Electrochemical and Microstructural Response of Metal Matrix Composites Under Different Erosion-Corrosion Conditions

The electrochemical and microstructural response of metal matrix composites (MMCs) under different erosion-corrosion conditions was assessed in this paper. The MMCs were plasma transferred arc overlays produced by reinforcing two hardfacing alloys (iron-based and nickel-based) with tungsten carbide (WC) particles. The microstructures were examined using scanning electron microscopy (SEM) and stereological techniques. The electrochemical response under erosion-corrosion was assessed by in-situ potentiostatic and potentiodynamic techniques as a function of the sand content (10 and 50 g/l), flow stream velocity (5, 10 and 14 m/s) and slurry temperature (20 and 65°C). Finally, after the erosion-corrosion tests, the MMCs microstructural components were analyzed using optical microscopy (OM) and SEM. The microstructural analysis showed that, WC grains were partially dissolved in the molten matrix, promoted the formation of secondary phases embedded in the matrix phase. The in-situ electrochemical results showed that there was a correlation between the MMCs microstructural characteristics and their electrochemical response under erosion-corrosion.
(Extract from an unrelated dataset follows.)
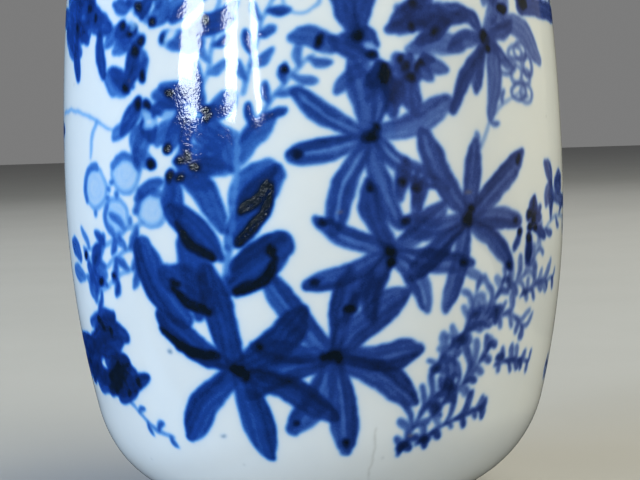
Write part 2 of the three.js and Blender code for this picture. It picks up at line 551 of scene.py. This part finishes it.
def front():
    """The side that faces the camera: an upright plant, five whorls, ferns to the right, bouquets above."""
    # The crowded dark leaves at the lower left, and a sprig that trails from them.
    crowd(-44, 33, 17, 12, 20, aim=14, length=9, wash=0.82)
    crowd(-36.5, 28.5, 9, 6, 9, length=5.5, width=2.8, wash=0.95, pools=0.7)
    twig([(-36, 25.5), (-33, 23), (-30, 21.4), (-26.5, 20.6)], 4, 2.4, 0.8, pools=0.4)
    # Twigs and flower heads at the left.
    twig([(-54, 70.2), (-48, 70.4), (-41, 69.6), (-33, 67)], 0, wash=0.5)
    stem([(-37.5, 68.6), (-39.2, 66), (-39.8, 63)], 0.9, 0.27)
    daisy(-38.6, 58.6, 6.2, 80)
    daisy(-30.6, 60.6, 5.6, 20)
    daisy(-33, 54.4, 5.2, 150)
    daisy(-25.4, 55.6, 5.2, 60)
    leaf((-28.6, 57), (-23.2, 59.6), 1.8, 0.3, 0.7)
    for v in (51, 47.8, 44.8):
        branch = [(-27, v + 2.6), (-32, v + 1.2), (-37.6, v - 1.6), (-43, v - 2.2)]
        twig(branch, 6, 3.6, 0.64, pools=0.15)
    bouquet(-43, 46.6, 8, 8, 7, wash=0.7, pools=0.2)
    # The upright plant.
    leaf((-20.6, 39), (-27.6, 49.4), 5.4, 0.8, 0.9, root=0.5, tip=0.75, sides=(1.15, 0.85), vein=0.1)
    leaf((-18.2, 40), (-19.4, 50.6), 4.6, -0.4, 0.84, root=0.5, tip=0.7, vein=0.12)
    shrub(-14.6, 40, 26, 4, 12, 6, 1, lean=4)
    # The bouquets at the upper left.
    bouquet(-27, 71, 13, 9, 15, wash=0.7, gaps=7)
    bouquet(-24.6, 82, 15, 10, 17, length=4.8, width=2.8, wash=0.7, gaps=7)
    bouquet(-21.6, 61.4, 9, 6, 11, wash=0.76, pools=0.6)
    bouquet(-17.4, 68.4, 6, 5, 6, wash=0.66, pools=0.2)
    twig([(-16.5, 72), (-14.8, 76), (-14, 81), (-13, 87)], 7, 3.4, 0.66, pools=0.25)
    crowd(-46, 84, 16, 7, 11, aim=-4, width=3.2, wash=0.76, pools=0.3)
    for u in (-45.6, -37):
        leaf((u, 81.6), (u + 1.2, 75.4), 2.6, -0.4, 0.9, root=0.7, tip=0.6)
    # Twigs and small flowers above the middle.
    twig([(-8.4, 66), (-6, 70.4), (-3, 74), (0.6, 77)], 8, 3.4, 0.78, pools=0.3)
    twig([(-9.6, 72), (-8.2, 77), (-6.6, 82), (-4.4, 86)], 7, 3.2, 0.74, pools=0.35)
    ring(-0.8, 85.4, 5.6, 4.8, width=0.5, wash=0.34)
    leaf((-2.6, 79.4), (3.2, 78.4), 3.2, 0.7, 0.72, root=0.3, tip=0.8)
    pool(1.6, 79, 1.9)
    for tip_u in (4.4, 9.6):
        leaf((7, 79), (tip_u, 88), 3.4, 0.3, 0.88, root=0.4, tip=0.7, fat=0.72)
    pool(7.1, 79.4, 2)
    # The flower cluster and the long leaves at the upper right.
    bouquet(12.2, 76.2, 9, 7, 14, length=4.6, width=2.8, wash=0.86, pools=0.6, gaps=3)
    crowd(18.6, 82.6, 11, 5, 9, aim=8, length=6, width=2.8, wash=0.8, pools=0.5)
    leaf((15, 77.4), (23.4, 77.8), 3.2, 0.7, 0.6, root=0.5, tip=0.6)
    whorl(28.4, 79.2, 7.4, 6, 2.4, 0.8, turn=24, vein=0.05, tipped=0.3)
    leaf((27.8, 77.8), (21.6, 68.8), 2.2, -0.5, 1, root=0.5, tip=0.6, fat=0.4)
    leaf((31, 81.4), (43, 76), 3.8, 2, 0.64, root=0.4, tip=0.6)
    leaf((28.6, 67.2), (30.2, 78.2), 3.2, -0.6, 0.7, root=0.4, tip=0.7)
    leaf((38, 84), (56, 83.4), 3.2, 0.3, 0.86, root=0.7, tip=0.8)
    pool(33, 83.4, 2.2, iron=1)
    pool(39, 84.8, 2.8, iron=1, turn=8)
    loops(37, 74.4, 6.6)
    twig([(24.8, 60.6), (27, 64), (29, 67.4), (33, 70), (38, 71.6)], 4, 2.2, 0.62)
    # The leaves behind the whorls.
    crowd(14.6, 57.4, 6, 5, 4, aim=80, length=5, width=2, wash=0.76, pools=0.6)
    crowd(7, 41.6, 6, 5, 4, aim=70, length=4.4, width=1.6, wash=0.86, pools=0.2)
    # The five whorls.
    whorl(8.4, 65.2, 12.6, 8, 3.5, 0.82, turn=12, vein=0.4, tipped=0.3)
    whorl(23.6, 52.6, 13.2, 8, 3.5, 0.92, turn=40, vein=0.2)
    whorl(11, 48.6, 11.4, 7, 3.3, 0.9, turn=-8, vein=0.35)
    whorl(2.4, 33.6, 14, 9, 4, 0.9, turn=6, vein=0.25, tipped=0.5)
    whorl(-12.6, 31.8, 15.6, 6, 4.8, 1, turn=38, vein=0.1, tipped=0.2)
    black_margin(np.array([-14, 34.2]), np.array([-27, 39.6]), 4.6, 0.5)
    # The ferns.
    for spine, length, wash in (
        ([(13.2, 17.6), (15.4, 21.8), (17.8, 25.2), (21.6, 28.4)], 3.4, 0.78),
        ([(16.4, 19), (20.4, 21.4), (24.6, 22.8), (29, 23.4)], 3, 0.74),
        ([(18.4, 23), (22.6, 26.8), (26.4, 29.8), (29.4, 33.6)], 3.4, 0.66),
        ([(17.8, 29.6), (20.8, 33.6), (25, 36.2), (29.4, 38)], 3.2, 0.68),
        ([(25.6, 36.6), (29, 39.4), (31.4, 43)], 3.2, 0.58),
        ([(29.6, 37.4), (33.6, 37.8), (37.6, 35.4)], 3, 0.58),
        ([(32.4, 41.4), (36.8, 43.6), (41, 47.2)], 3.6, 0.52),
        ([(35.8, 40.2), (41.4, 41.6), (48.6, 42)], 3.2, 0.52),
        ([(31, 30), (35.4, 30.4), (40.6, 29.4)], 2.6, 0.66),
        ([(22.6, 33.4), (24.8, 38), (26, 43)], 2.8, 0.56),
        ([(21.4, 26), (22.4, 30), (21.8, 34.6)], 2.8, 0.6),
    ):
        fern(spine, length, wash)
    # What runs out of sight round the right side.
    bouquet(37.6, 50.6, 6, 4, 8, length=3.2, width=2.2, wash=0.92, pools=0.6)
    bouquet(46.2, 57, 5, 4, 6, length=3.4, width=2.4, wash=0.74, pools=0)
    twig([(40, 47.4), (44, 50.4), (49, 51.6), (56, 51)], 6, 3, 0.62)
    leaf((44.8, 54.8), (58, 53.4), 2.1, 0, 0.7, root=0.5, tip=0.9)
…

In the in-situ potentiostatic tests, the monitored current density of the nickel-based MMC was significantly lower at all sand content. Furthermore, under certain erosion-corrosion conditions, it showed a pseudopassive behavior in the potentiodynamic tests,. On the other hand, the iron-based MMC showed a fully active response at all erosion-corrosion conditions. The erosion-corrosion tests in conjunction with SEM and OM showed that at the lower stream velocity: WC grains and secondary phases suffered little structural damage, small impact scars were produced in the matrix phase and the degradation process was mainly governed by the MMC corrosion resistance. Finally, under more severe erosion-corrosion conditions, the structural integrity of every microstructural component was significantly affected and the corrosion processes undermined the WC grains and secondary phases support from the matrix phase.